Libasindonesia – Palu, 14 Juni 2024, pada Kamis sore, 13/6/2024, Wakil Gubernur Sulawesi Tengah, Ma’mun Amir, memfasilitasi pertemuan rapat penyelesaian sengketa lahan antara masyarakat dan PT Agro Nusa Abadi (ANA), dalam pertemuan tersebut Wagub Sulteng menegaskan bahwa
“Pemerintah tidak boleh kalah oleh oknum masyarakat yang melakukan aksi premanisme”
ia juga menyampaikan bahwa setiap stakeholder memiliki kewajiban untuk menjaga serta menciptkan keamanan dan ketertiban.
Pertemuan ini juga ikut dihadiri oleh pimpinan perusahaan PT ANA, Bupati Morowali Utara Dr.Delis Hehi, Dirkrimsus Polda Sulteng, Kasi Ops Kasrem, Pejabat Kanwil ATR/BPN Sulteng dan Ridha Saleh selaku Tenaga Ahli Gubernur Sulteng.
Dari penyampaian Wagub Sulteng itu, Front Rakyat Advokasi Sulteng (FRAS) menyebut bahwa “Wakil Gubernur Sulteng, Ma’mun Amir tidak paham soal konflik yang tengah berlangsung di Sulteng, bahwa kemudian sekelas Wakil Gubernur juga harusnya memberikan perhatian dan keprihatinan yang lebih ke rakyat kecil, bukan malah menjadi tameng yang pasang badan buat korporasi yang jelas-jelas melakukan praktik buruk dilapangan” tegas Eva Bande.
Terkhusus PT ANA misal, perusahaan ini jelas-jelas beroperasi secara illegal dalam kurun waktu hampir dua dekade, dan tidak mendapatkan respon secara serius dari Pemerintah provinsi Sulteng, termasuk sejak kepemerintahan Gubernur Rusdi Mastura dan Wagub Ma’mun amir, tidak ada langkah konkrit pemberian sanksi tegas terhadap PT ANA yang melakukan praktik illegal, melanggar aturan yang berlaku plus memenjarakan dan mengintimidasi secara terus menerus petani-petani kecil di Morowali utara.
Sehingga penting Wagub Sulteng ketahui bahwa iya telah gagal dalam menjalakan fungsi kepemerintahannya bersama Rusdy Matura.
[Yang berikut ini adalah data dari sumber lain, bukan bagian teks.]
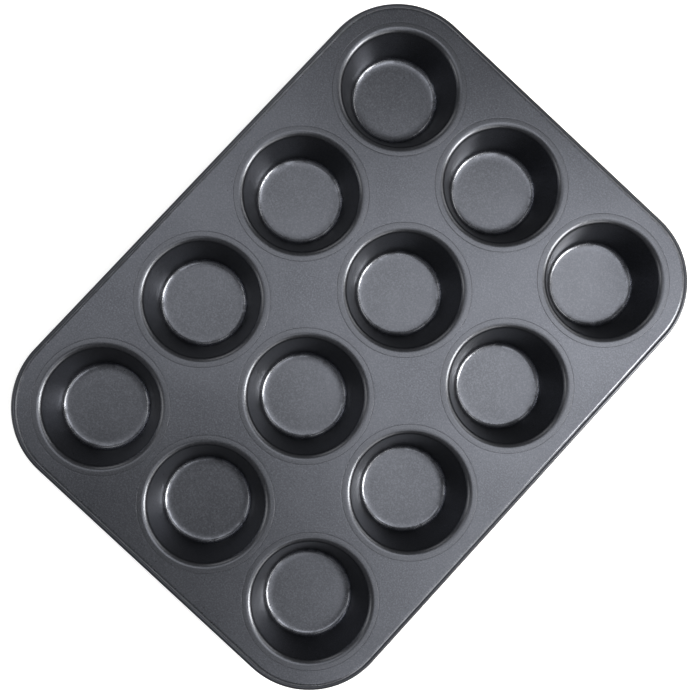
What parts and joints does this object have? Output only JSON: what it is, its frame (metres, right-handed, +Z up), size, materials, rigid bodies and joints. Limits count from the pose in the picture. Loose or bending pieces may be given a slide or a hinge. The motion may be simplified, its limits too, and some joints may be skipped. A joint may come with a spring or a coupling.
{
  "type": "muffin tin",
  "caption": "Muffin tin: a dark non-stick steel deck with rounded corners and a rolled, wired rim, holding a grid of tapered round cups, each flanged on top and seamed below.",
  "frame": {"origin": "middle of the footprint, on the surface the tin stands on, level with the undersides of the cups", "axes": "+Z up, out of the cups' mouths; +Y along the long side (four rows of cups); +X across the short side (three columns of cups)"},
  "size_m": [0.267, 0.357, 0.0309],
  "materials": {
    "deck_coating": "satin",
    "cup_coating": "satin",
    "bare_wire": "satin"
  },
  "bodies": {
    "root": {"deck": "deck_coating", "rim_wire": "bare_wire", "cup_row1_left": "cup_coating", "cup_row1_middle": "cup_coating", "cup_row1_right": "cup_coating", "cup_row2_left": "cup_coating", "cup_row2_middle": "cup_coating", "cup_row2_right": "cup_coating", "cup_row3_left": "cup_coating", "cup_row3_middle": "cup_coating", "cup_row3_right": "cup_coating", "cup_row4_left": "cup_coating", "cup_row4_middle": "cup_coating", "cup_row4_right": "cup_coating"}
  },
  "joints": []
}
Terang Eva Bande, sekaligus Kordinator FRAS Sulteng.
Dalam catatan FRAS Sulteng, terdapat 5 kabupaten yang intensitas konflik agraria di sektor perkebunan sawit skala besar ini terjadi, yakni di Kabupaten Morowali Utara, Kabupaten Banggai, Kabupaten Poso, kabupaten Donggala dan kabupaten Buol, yang juga perusahaan-perusahaan besar memicu konflik itu terjadi, sebut saja di Morut, terdapat Astra Group, begitupun di Poso dan Donggala.
Di kabupaten Banggai terdapat modal besar PT Kurnia Luwuk Sejati (KLS) juga ada anak perusahaan Central Sulawesi dan Kencana Agri Group yakni PT Sawindo Cemerlang yang sejak dua puluh tahun lalu tiada henti merampas tanah rakyat dan memenjarakan rakyat di Banggai.
Ditambah lagi anak perusahaan Murdaya Poo, PT HIP di buol sampai saat ini masih berkonflik dengan ratusan petani plasma.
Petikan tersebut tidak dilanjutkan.